September 26, 2010

To Live is Christ — practice what I preach

My mind is still a bit like mush. An evening and a day at a writers’ conference can do that to you. I came home last night, made supper, went to a farewell, came home, got three emails desperately asking for prayer and/or help with something, and discover that sleep doesn’t always fix everything.

My devotional verse is lovely though. I know it, yet needed it again this day, because my heart is not quiet and my mind has been wandering. The reason? It is in the verse . . . 
You keep him in perfect peace whose mind is stayed on you, because he trusts in you. (Isaiah 26:3)
Trusting God is about relying on Him to take care of sorting out the many challenges from the conference. What do I do with all that I heard?

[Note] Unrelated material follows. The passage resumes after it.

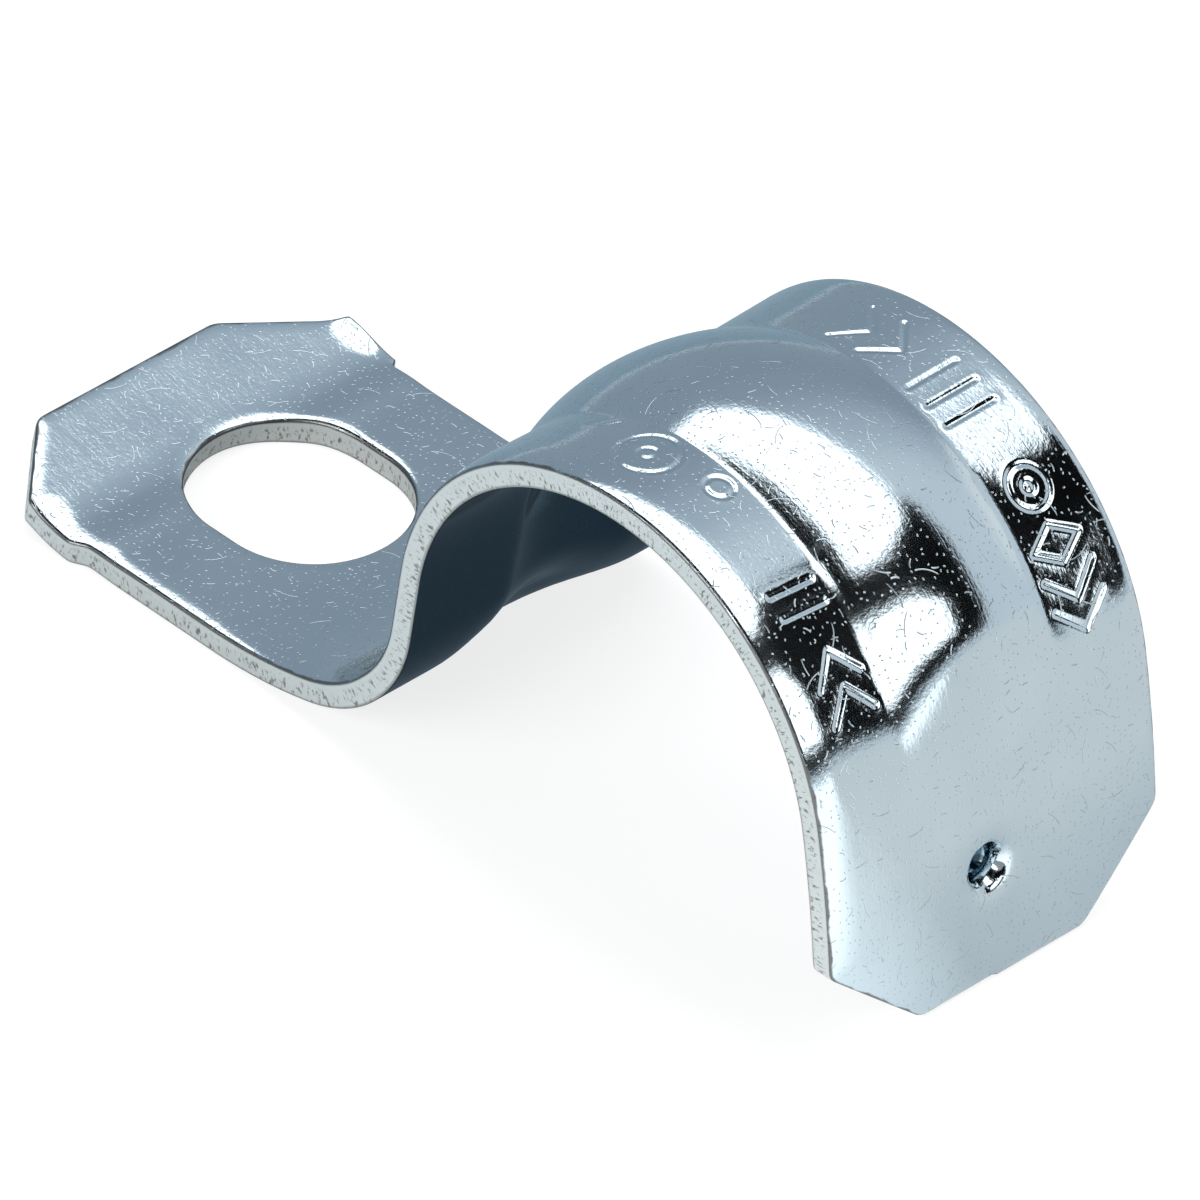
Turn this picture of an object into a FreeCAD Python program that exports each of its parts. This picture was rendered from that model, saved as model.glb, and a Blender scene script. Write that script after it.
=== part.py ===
import FreeCAD, Part
import math
import os
import Sketcher
from FreeCAD import Vector

# One-hole push-on strap for thin-wall conduit, folded from one strip of zinc-plated steel.
# The strip lies along X: the raised head and the screw foot are at -X, the saddle at +X.
# The finished frame has its origin on the conduit's axis, at mid-width, with +Z up.
# While it is built, X = 0 is the head's bend line and Z = 0 is the foot's underside.

# Driving sizes, in millimetres and degrees
sizes = [
    ("strip_width", 14.55, "width of the foot and the saddle"),
    ("sheet_thickness", 1.04, "gauge of the strip"),
    ("edge_roll", 0.2, "rounding that shearing leaves along the outer edges"),
    ("conduit_diameter", 17.93, "outside of half-inch thin-wall conduit"),
    ("seat_clearance", 0.035, "saddle radius beyond the conduit's"),
    ("front_wrap", 115.6, "angle of saddle that is concentric with the conduit"),
    ("rear_radius", 8.78, "inside radius of the tighter arc behind the crown"),
    ("rear_wrap", 45.5, "angle of the tighter arc"),
    ("riser_length", 2.48, "straight riser between the saddle and the bend"),
    ("riser_angle", 82.1, "slope of the riser from the foot's plane"),
    ("bend_radius", 5.31, "concave radius of the bend at the foot"),
    ("lead_radius", 18.2, "concave radius of the gentle start of that bend"),
    ("lead_angle", 14.1, "turn of the gentle start"),
    ("foot_flat", 6.43, "flat foot between its two bends"),
    ("tail_radius", 50.9, "slow outward curve of the tail"),
    ("head_width", 14.95, "width across the head's ears"),
    ("head_angle", 15.6, "upward tilt of the head"),
    ("head_radius", 5.97, "concave radius of the head's bend"),
    ("head_length", 3.2, "flat head beyond its bend"),
    ("ear_taper", 0.12, "narrowing of each ear towards the clipped corners"),
    ("near_clip_length", 2.6, "clipped corner of the head, near side, along the strip"),
    ("near_clip_width", 2.75, "the same across the strip"),
    ("far_clip_length", 2.35, "clipped corner of the head, far side, along the strip"),
    ("far_clip_width", 4.2, "the same across the strip"),
    ("slot_width", 6.85, "screw slot across the strip"),
    ("slot_length", 8.1, "screw slot along the strip"),
    ("slot_place", 3.0, "slot centre from the head's bend line"),
    ("bead_width", 6.3, "pressed stiffening bead over the saddle"),
    ("bead_height", 0.6, "rise of the bead's crown above the saddle"),
    ("bead_lead", 2.65, "run of the bead below the riser, into the bend"),
    ("bead_wrap", 75.7, "angle of bead along the concentric arc"),
    ("fade_radius", 4.7, "radius with which the bead's front end sinks away"),
    ("fade_angle", 44.0, "turn over which it sinks away"),
    ("tail_near_clip_height", 3.5, "clipped corner of the tail, near side, up the tail"),
    ("tail_near_clip_width", 4.0, "the same across the tail"),
    ("tail_far_clip_height", 3.2, "clipped corner of the tail, far side, up the tail"),
    ("tail_far_clip_width", 3.3, "the same across the tail"),
    ("pierce_diameter", 1.1, "bore of the small pierced hole in the tail"),
    ("pierce_mouth", 1.8, "mouth of its drawn-in dimple"),
    ("pierce_height", 4.3, "its height above the foot's underside"),
    ("pierce_offset", -0.25, "its place across the strip"),
    ("collar_diameter", 2.1, "outside of the lip pushed through behind it"),
    ("collar_depth", 0.4, "stand-out of that lip"),
]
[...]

Trusting God is also about letting Him give me rest and lift the fatigue. It is about relying on Him to take care of the person who is leaving. She goes to a part of the world where danger lurks, and what can I do to keep her safe here? Only God can do that.

As for the email, trust may include giving godly advice, but it is more about leaving the problems and the results in the hands of God. I cannot fix these things.

The measuring stick for trust is peace. How can I stew about all of this? Peace eludes me, or at the least, it seems to be playing tag. It comes and goes, taps me on the shoulder and then runs and hides. I’m not up to the chase, and know that is not the way to lay hold of peace anyway. It is like feather floating in the breeze. You cannot catch it by grabbing at it. I want to grab, but know that my efforts will only make it float farther away.

Peace is actually a symptom. The deeper issue is trust. I’m pondering now. Which of these things am I trying to fix or solve by myself? Which have I taken out of the capable hands of God and put on my to-do list? Which of them have brought worry into my heart? And why is my trust on shaky ground? Did God change?

No, He is the same, but I am not the same as I was 12 or 24 hours ago. I am really tired, tired to the point of feeling a little self-pity. Once my focus is on me, it can no longer be “stayed on” God.

Now I remember my brother when he was a boy. He became very crabby when he was tired. My mother used fatigue as the excuse for his bad temper. I was younger, but remember thinking that an adult can be tired and still be nice to other people. Fatigue is not an excuse for being rude.

Can this be true for trust as well? I think so. I cannot use fatigue as an excuse for failing to trust God, for losing my focus, or for the absence of peace. I cannot use all those problems that way either. No matter what comes across my path, it is possible to trust God and be at peace. It has happened before and can happen again.

That is my sermon to myself for today. Now I just need to practice what I preach.